At $229 for a session (including a lift ticket) for the Squaw workshop, the price point be out of reach for some in the snowboard community. But organizers are hoping programs like these can grow female interest across the board.

And that seems to be happening. “Females have always been an under-represented demographic within snowboarding,” says Reynolds. “Over the past decade, we’ve started to see some nice strides in this area at all levels of the sport.”


New PARTICIPANT Numbers
Fristoe, too, sees gains. “I have been seeing a reinvigoration of the industry in terms of getting people to try it, people seeking creative solutions and trying new things,” he says. That may help explain the stabilization he’s seen in snowboarding’s numbers. “There has been no huge drop-off and no huge growth, which can be seen as success,” he adds.

Other data, notably from SnowSports Industries America’s 2014 Participant Study, highlight other positive signs.

“The data we have indicate the snowboard participant base is more stable than commonly portrayed,” says Kelly Davis, SIA director or research. “We find that there are bright spots in terms of participant growth, including females, particularly girls less than 18 years old.”

Some key data from Participant Study, which covers the 2013-14 season, are that snowboarders remain the demographic with the most participation days at 8.4 per season (with skiing at 7.8), and that there’s a higher percentage of young snowboarders than skiers—26 percent of snowboarders were under the age of 17, compared to 23 percent of skiers.
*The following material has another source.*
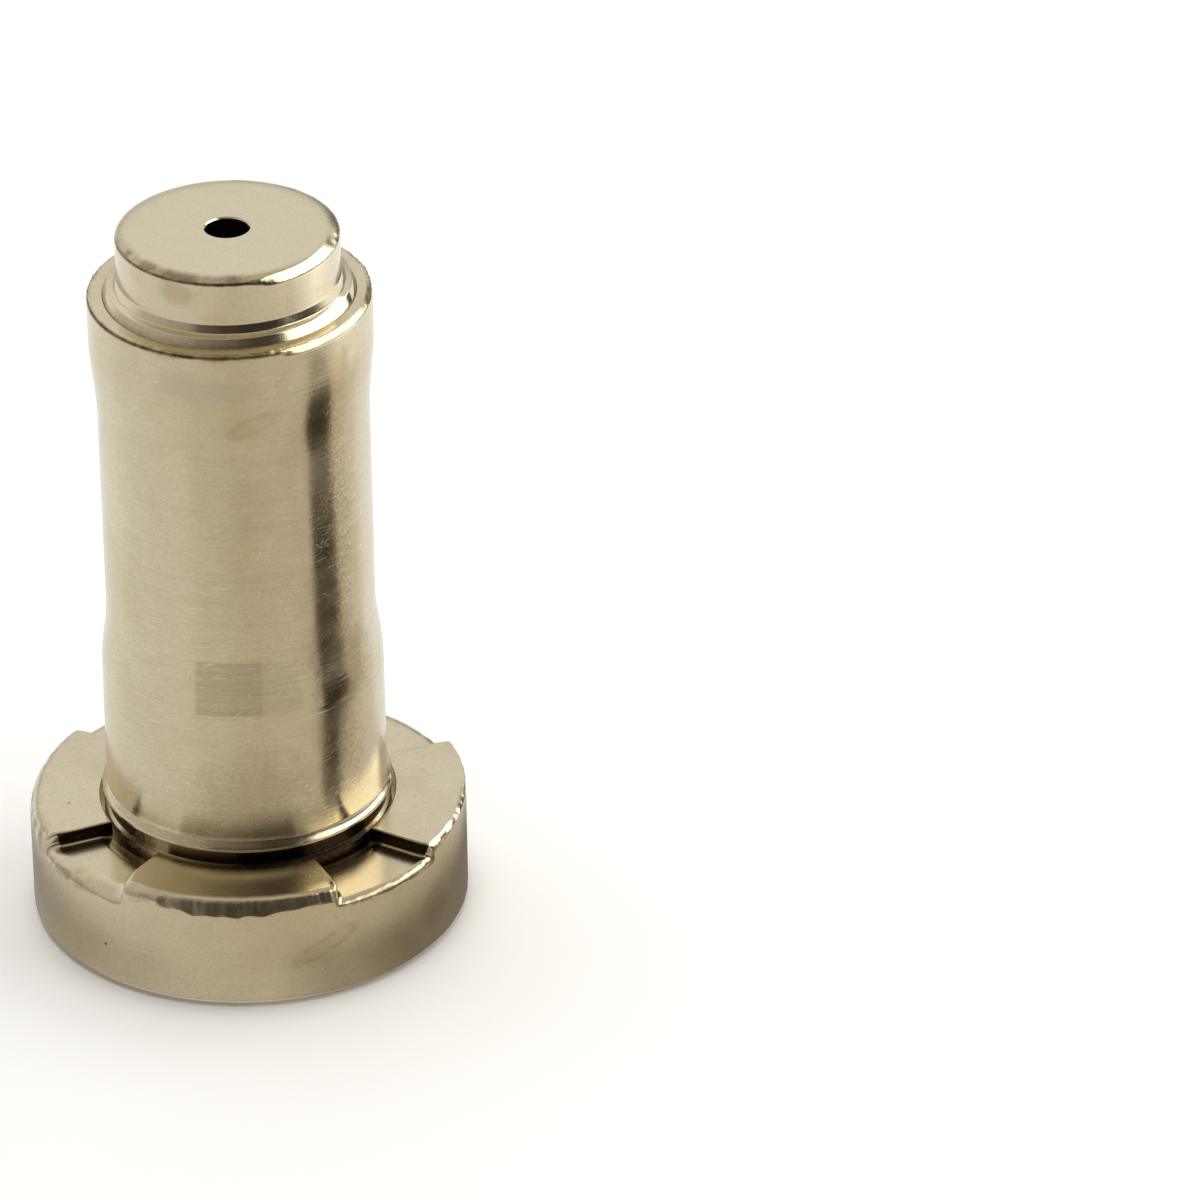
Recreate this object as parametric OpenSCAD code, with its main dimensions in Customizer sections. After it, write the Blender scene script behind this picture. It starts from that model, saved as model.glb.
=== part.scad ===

The SIA study also shows an overall 12.2 percent gain in female participation during the 2013-14 season from the previous year, with a gain of 15.7 percent for girls 17 and under. And, in a sign of the sport’s durability, perhaps, participation from women ages 55 to 64 grew more than 400 percent.

Another favorable sign: Sales of kids snowboard equipment increased 10 percent from 2012-13 to 2013-14, a stat that Davis calls a “very bright spot.” This suggests that snowboarding parents are returning to the sport with their kids.

While predicting the future of snowboarding—as with many sports—still involves educated speculation at best, Davis considers snowboarding well ingrained into the greater umbrella of snowsports, which itself has been fairly stable “for the past 40 years or so.” That suggests snowboarding will remain stable, too.

Many in the snowboarding community agree that snowboarding simply isn’t the same sport it was at its inception and during its ’90s growth spurt. “As snowboarding matures as a sport, we’re seeing new participants coming from an increasingly broad spectrum of folks,” says Colin Wiseman, editor of Frequency: The Snowboarder’s Journal. “It is no longer a sport dominated by teenaged males as it was two decades ago. I don’t think we’re ignoring anyone, but there is definitely room to increasingly cater to a maturing audience that is after a different vibe than the core snowboard consumer of the past.”

Benedek, though, feels that part of the sport’s new appeal can be found in its past. He believes the core riders, icons, and role models of yesteryear were what brought the sport onto the global stage, and that the sport can still draw inspiration from them. Freedom and individualism never grow old.

He concludes: “I actually think that snowboarding’s biggest chance in displaying its uniqueness and becoming interesting to a wider audience again is by communicating its culture, people and heritage, not by adding another flip onto a cereal box.”

Sounds like Fristoe’s report has achieved its aim, after all.